Though I was caught in the dream and unable to wake, I knew the story was incredible, possibly the best I’d ever written. I held the entirety of it in my grasp, but only for a moment.
Like a handful of sand, elegantly written paragraphs started to slip through my fingers. Soon I was left with only a jumble of sentences, none making any sense at all. There was no connection between the one that came before or the one after – they were fragments at best.
Still, somehow, they were little bits of an unbelievable larger story. I was sure of it. The jumbled fragmented sentences needed to be written down lest they too fade away into the nothingness surrounding my dream. Struggling to take command, I tried to wake myself, but to no avail. Using dream pencil and paper, I start to jot down notes.
I remember we were at the beach, and as I tried in vain to grasp the fragments of the story slipping through my fingers, they continued to spill down to the ocean waters tugging at my feet. The rising tide was threatening, and what the waves brought in, the tide pulled away — and with it my words and any possibility of reconstructing the story.
Perhaps by writing, I could later piece together what sentences were left and remember the whole fantastical story when I woke. Looking in my palm, I start to read, but what I was holding made absolutely no sense – at least in the real world it didn’t.
The T. Rex was wearing pink pajama pants and a blue tank top. Yes, I agree. That’s a little odd. Everyone knows T. rexes don’t wear pajamas, but who am I to correct the fashion taste of a dinosaur even if it’s only a dream.
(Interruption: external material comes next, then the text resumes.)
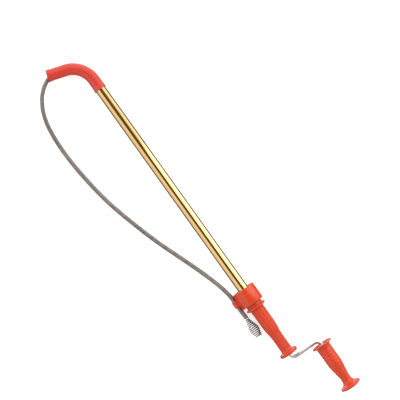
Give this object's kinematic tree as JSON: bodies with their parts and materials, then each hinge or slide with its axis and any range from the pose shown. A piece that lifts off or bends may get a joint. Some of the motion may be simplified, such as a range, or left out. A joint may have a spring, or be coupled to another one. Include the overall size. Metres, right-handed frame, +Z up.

Besides, she kept talking while poking me in the ribs with little arms, “Papa, Papa, Papa.” To get away I start climbing up one of the huge trees in the forest to the first level of five zip-line platforms.
The zip-line platform hung on a cloud high above the land of the pajama-wearing, rib-poking, talking T. rex. Soon I was sliding along the cable from cloud to cloud looking down on the T. rex trying to jump up and grab my feet, all the while calling, “Papa, Papa, Papa.”
Stepping out of the safety harness at the line’s end, I saw a plane passing with a little girl waving to me from her window seat. It felt as if I knew her. The beautiful blue-eyed girl jumped from her seat and started to run up and down the aisle of the airplane, her long black hair trailing behind seemed to barely able to keep up with her.
At the cabin’s door, she quickly spun around and ran back again. Pausing for a moment, she brushed back her hair, pointed and then giggled, “I know you,” before running back up the aisle again.
When I asked where she was going, she replied smiling, “To see my parents. Haven’t seen them this whole year.” She started to skip away, so I called after asking why she hadn’t seen her parents in so long. Before she could answer, we were suddenly interrupted by the rib-poking, talking T. rex now carrying a snow leopard on its shoulders.
Shaking my foot with its paw, the snow leopard said, “Papa,” and the T. rex started crying. Not only was it strange, but the pajama-wearing, rib-poking, talking, sad T. rex was getting quite annoyed.
With the snow leopard on her shoulders, she stomped away through the thick zip-line forest just as the plane landed on the front lawn of a red brick house in Virginia. The blue-eyed little girl jumped out, ran up to the front door and rang the bell. Opening the door, her parents, both in their eighties, greeted her with hugs and they all went back inside.
Riding the zip line once again, I ended up at the National Zoo, but not alone. The annoying T. rex was already there. She had taken the Metro and was in the Snow Leopard’s cage playing tag.
This seemed strange to me because T. rexes have very short arms and aren’t the best at playing tag. Upon seeing me, she climbed the fence of the enclosure with the snow leopard on her shoulders and once again started to poke me in the ribs, saying, “Papa, Papa, Papa.”
Finally pulled out of the dream, I awoke to find Sweet Caroline dressed in her pink T. rex pajamas at our bedside still poking me in the ribs. Her sister, Little One, dressed in snow white pajamas, was tugging at my foot. Bad dreams had awakened both and now they needed some comfort. After they got a drink of water, I sat and read a chapter of Junie B. Jones, and soon the girls were fast asleep once again.
In the morning The Wife asked, “Did you have a nightmare last night? Must have been running away from something really big the way you were kicking.”
I told her the dream, as much as I could remember. She laughed and started to piece back together all the fragments.
“That’s funny. That little girl on the plane was me. Haven’t see my parents in over a year. You were dreaming of our May trip to D.C. to see them. We’re flying up with the girls, and I’ve already made reservations for an entire day at the zip-line camp, a day at the National Zoo seeing the snow leopards exhibit, and our last day will spend at museum of National history. You know Caroline loves seeing the T. rex. That dream would make a funny story. You should write it.”
I would … if only I could remember it.